My issue/claim is not that you’ve sat on your hands with not improving the neural net, it’s that you’ve chosen to stick with the neural net this long.
Accurate pitch classification has huge monetary value to the clubs, and there are not very many people who are good at it. I would guess that the clubs have few people if any who are good at it, and if they have them (Dan Fox?), I doubt they’re giving that data to BAM for free. I’m not sure why anyone would give away such a valuable IP without a commensurate return.
Sure. I recognize that. That’s why I said I thought you should hire more people, not that I thought you didn’t have enough work to do and were just sitting around on your hands.
Obviously I have an interest in that, too, as I’d be happy to sell my IP to you guys. So I don’t claim to be unbiased. But I do think I’m correct.
I can’t believe that the clubs feel that way. Well, I can believe it. I know that they don’t trust the PITCHf/x data enough to use it right now. But the data could be improved to be trustworthy, and then the value to the clubs would be so high that I would think it would influence your overall objectives and priorities.
Of course, I don’t know how much of your priorities as an MLBAM organization lie with improving your product as an entertainment source to gain revenues. It would seem to me as an uninformed but interested observer that that is probably your primary focus.

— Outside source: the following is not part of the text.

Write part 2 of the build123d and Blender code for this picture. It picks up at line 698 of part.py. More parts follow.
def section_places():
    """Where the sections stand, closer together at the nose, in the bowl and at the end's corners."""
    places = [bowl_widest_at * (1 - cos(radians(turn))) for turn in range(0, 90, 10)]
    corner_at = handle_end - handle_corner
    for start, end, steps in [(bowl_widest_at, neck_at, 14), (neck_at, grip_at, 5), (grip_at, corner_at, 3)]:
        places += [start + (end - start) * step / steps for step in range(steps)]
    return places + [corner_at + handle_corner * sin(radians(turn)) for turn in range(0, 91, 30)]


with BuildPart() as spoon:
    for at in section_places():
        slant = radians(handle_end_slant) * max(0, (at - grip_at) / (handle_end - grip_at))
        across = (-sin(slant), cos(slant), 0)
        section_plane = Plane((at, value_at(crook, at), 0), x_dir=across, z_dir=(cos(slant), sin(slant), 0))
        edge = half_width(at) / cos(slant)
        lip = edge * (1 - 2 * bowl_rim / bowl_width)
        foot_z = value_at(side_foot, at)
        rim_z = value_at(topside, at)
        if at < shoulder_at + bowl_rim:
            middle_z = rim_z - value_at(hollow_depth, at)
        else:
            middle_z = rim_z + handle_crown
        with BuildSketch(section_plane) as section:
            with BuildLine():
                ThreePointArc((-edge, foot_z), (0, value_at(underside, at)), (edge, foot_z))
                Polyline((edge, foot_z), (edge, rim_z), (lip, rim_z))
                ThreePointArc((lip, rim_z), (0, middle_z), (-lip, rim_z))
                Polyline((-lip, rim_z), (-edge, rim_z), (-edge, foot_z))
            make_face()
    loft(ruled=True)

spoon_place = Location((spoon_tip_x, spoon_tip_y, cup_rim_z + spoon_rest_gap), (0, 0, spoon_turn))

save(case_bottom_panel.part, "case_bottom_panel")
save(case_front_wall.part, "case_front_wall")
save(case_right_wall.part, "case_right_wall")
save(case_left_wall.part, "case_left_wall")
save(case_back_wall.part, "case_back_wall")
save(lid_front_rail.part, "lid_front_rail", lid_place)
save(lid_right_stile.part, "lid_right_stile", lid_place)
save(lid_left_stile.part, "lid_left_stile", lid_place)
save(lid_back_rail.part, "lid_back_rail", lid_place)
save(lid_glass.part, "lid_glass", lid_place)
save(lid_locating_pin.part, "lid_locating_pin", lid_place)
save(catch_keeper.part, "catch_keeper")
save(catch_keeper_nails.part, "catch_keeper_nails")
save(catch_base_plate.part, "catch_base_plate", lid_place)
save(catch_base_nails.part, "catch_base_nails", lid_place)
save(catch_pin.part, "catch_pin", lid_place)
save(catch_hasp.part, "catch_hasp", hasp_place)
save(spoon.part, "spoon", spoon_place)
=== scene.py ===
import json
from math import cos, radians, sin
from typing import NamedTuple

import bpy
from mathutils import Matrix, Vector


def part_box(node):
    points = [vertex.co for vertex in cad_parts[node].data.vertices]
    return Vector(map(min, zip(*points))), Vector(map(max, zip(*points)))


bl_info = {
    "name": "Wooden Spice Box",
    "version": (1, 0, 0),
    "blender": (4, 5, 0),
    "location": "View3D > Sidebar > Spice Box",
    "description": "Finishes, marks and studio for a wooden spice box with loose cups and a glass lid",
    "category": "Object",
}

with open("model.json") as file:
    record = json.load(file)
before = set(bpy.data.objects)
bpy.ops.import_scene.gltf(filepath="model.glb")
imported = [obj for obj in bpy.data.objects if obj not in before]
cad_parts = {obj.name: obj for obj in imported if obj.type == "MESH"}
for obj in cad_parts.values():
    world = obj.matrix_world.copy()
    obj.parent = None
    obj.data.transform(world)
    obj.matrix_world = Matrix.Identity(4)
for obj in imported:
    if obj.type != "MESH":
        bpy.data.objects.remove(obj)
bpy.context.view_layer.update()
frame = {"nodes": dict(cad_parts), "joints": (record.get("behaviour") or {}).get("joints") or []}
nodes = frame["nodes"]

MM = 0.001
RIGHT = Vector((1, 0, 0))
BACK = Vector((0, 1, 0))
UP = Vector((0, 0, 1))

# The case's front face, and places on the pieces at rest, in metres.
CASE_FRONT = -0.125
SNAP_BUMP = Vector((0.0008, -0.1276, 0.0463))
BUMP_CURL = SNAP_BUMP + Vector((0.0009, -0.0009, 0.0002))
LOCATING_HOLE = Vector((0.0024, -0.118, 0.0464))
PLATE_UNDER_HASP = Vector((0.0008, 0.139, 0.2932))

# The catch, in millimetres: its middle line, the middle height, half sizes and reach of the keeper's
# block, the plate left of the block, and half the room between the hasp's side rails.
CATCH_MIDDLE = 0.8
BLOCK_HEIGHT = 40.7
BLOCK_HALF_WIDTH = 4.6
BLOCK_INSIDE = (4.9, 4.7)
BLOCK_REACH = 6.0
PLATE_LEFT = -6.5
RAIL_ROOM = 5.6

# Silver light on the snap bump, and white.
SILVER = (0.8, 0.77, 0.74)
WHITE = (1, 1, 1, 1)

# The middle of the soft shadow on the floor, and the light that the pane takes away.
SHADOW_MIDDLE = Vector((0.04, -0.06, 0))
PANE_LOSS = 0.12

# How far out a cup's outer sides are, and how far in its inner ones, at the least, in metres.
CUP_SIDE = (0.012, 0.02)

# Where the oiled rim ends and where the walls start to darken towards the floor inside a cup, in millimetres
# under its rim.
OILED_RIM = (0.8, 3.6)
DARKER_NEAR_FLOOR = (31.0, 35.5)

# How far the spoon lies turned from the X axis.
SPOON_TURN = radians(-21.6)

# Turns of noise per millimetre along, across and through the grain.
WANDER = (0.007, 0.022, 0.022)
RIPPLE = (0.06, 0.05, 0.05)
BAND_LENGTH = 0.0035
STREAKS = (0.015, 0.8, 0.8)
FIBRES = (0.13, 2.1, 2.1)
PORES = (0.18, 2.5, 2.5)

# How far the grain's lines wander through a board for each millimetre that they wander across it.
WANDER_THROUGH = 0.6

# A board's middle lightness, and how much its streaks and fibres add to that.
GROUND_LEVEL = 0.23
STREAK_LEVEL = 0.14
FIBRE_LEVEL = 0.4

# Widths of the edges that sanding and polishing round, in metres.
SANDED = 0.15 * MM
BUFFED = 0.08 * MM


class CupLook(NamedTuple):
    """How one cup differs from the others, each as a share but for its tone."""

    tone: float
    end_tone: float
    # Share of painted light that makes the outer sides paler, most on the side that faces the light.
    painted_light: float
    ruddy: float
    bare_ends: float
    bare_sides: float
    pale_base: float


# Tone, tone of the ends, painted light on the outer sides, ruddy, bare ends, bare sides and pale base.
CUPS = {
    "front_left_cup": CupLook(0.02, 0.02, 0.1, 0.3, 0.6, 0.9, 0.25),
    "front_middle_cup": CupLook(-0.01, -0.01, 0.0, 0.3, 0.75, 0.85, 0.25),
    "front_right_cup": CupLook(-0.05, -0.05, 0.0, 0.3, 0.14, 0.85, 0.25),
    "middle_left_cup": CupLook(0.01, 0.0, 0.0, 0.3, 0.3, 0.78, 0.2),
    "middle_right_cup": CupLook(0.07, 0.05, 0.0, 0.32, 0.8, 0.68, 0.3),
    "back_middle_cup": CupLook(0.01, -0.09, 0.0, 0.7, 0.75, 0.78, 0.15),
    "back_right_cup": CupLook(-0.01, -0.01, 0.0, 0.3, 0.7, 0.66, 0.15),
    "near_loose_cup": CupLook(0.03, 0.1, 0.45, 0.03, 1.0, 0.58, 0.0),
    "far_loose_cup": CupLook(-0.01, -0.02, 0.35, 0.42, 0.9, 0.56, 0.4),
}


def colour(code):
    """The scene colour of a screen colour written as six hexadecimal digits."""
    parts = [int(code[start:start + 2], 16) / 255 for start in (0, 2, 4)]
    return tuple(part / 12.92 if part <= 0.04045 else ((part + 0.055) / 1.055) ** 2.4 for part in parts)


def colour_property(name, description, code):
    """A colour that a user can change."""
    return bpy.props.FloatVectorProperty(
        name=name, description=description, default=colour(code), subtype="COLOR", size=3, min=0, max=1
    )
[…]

I don’t know where your priorities lie with regards to data collection for the use of the clubs. So maybe it’s not really your bailiwick that I’m criticizing here, but I think someone associated with MLB should do what it takes to make the PITCHf/x data useful to the clubs.
I’ll admit that my dig at Bloomberg was out of frustration at their ability to get a wow factor with nice charts while I question the ability to do meaningful analysis without much more accurate pitch classifications. There is and was no reason for me to think that this would produce an incentive for you to stagnate, and I should not have suggested such.
Btw, it’s nice to see that you still read things here.